This appeal arises pursuant to the Texas Workers’ Compensation Act, TEX. LAB. CODE ANN. § 401.001 et seq. (1989 Act). A contested case hearing (CCH) was held on March 2, 2004. The hearing officer determined that the appellant (claimant) was not in the course and scope of employment when injured on _______________, and that the claimant did not have disability because he did not sustain a compensable injury. The claimant appealed, arguing that the hearing officer’s determinations are against the great weight and preponderance of the evidence. The claimant asserts that the Statement of the Evidence incorrectly and inadequately recites the facts as presented at the CCH. The respondent (carrier) responded, urging affirmance.
DECISION
Affirmed.
First, the claimant complains on appeal that the hearing officer’s Statement of the Evidence does “not adequately and accurately reflect the facts as submitted at the [CCH], and are, at the very least, misleading if not totally and completely incorrect.” Our review of the record does not substantiate the claimant’s assertion. Section 410.168(a) only requires the hearing officer to make findings of fact and conclusions of law, determine whether benefits are due, and award benefits, if any. We perceive no error.

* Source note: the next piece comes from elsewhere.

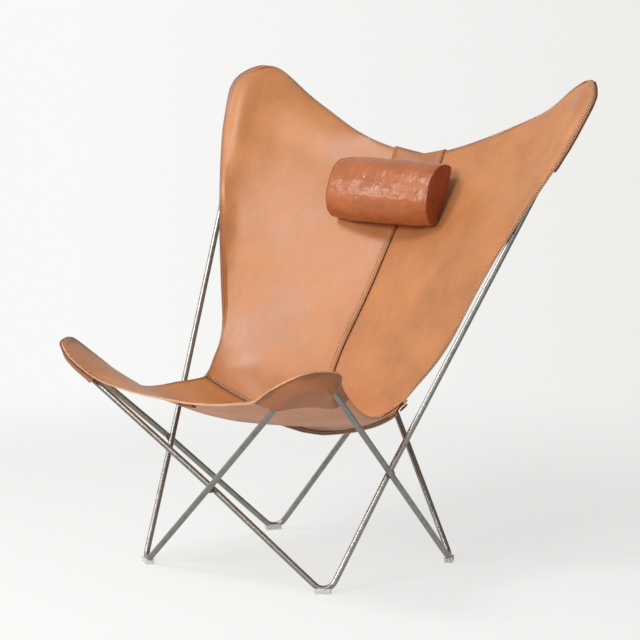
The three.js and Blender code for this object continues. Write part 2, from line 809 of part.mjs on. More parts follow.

Section 401.011(10) defines a “compensable injury” as “an injury that arises out of and in the course and scope of employment for which compensation is payable under this subtitle.” “Course and scope of employment” is defined in Section 401.011(12). The claimant had the burden to prove that he was injured in the course and scope of his employment. Johnson v. Employers Reinsurance Corporation, 351 S.W.2d 936 (Tex. Civ. App.-Texarkana 1961, no writ). Conflicting evidence was presented to the hearing officer on the issue of whether the claimant was in the course and scope of his employment when he slipped and fell. The hearing officer is the sole judge of the weight and credibility of the evidence. Section 410.165(a). As the trier of fact, the hearing officer resolves the conflicts in the evidence and determines what facts have been established. In the instant case, the hearing officer specifically found that on _______________, the claimant was not engaged in an activity that originated with the employer’s work and that the claimant was not furthering the employer’s business when he slipped and fell as he walked around the side of his personal car, which he had just washed and rinsed. The hearing officer’s determination that the claimant did not sustain an injury in the course and scope of his employment is supported by sufficient evidence and is not so against the great weight and preponderance of the evidence as to be clearly wrong and unjust. Thus, no sound basis exists for us to disturb that determination on appeal. Cain v. Bain, 709 S.W.2d 175 (Tex. 1986).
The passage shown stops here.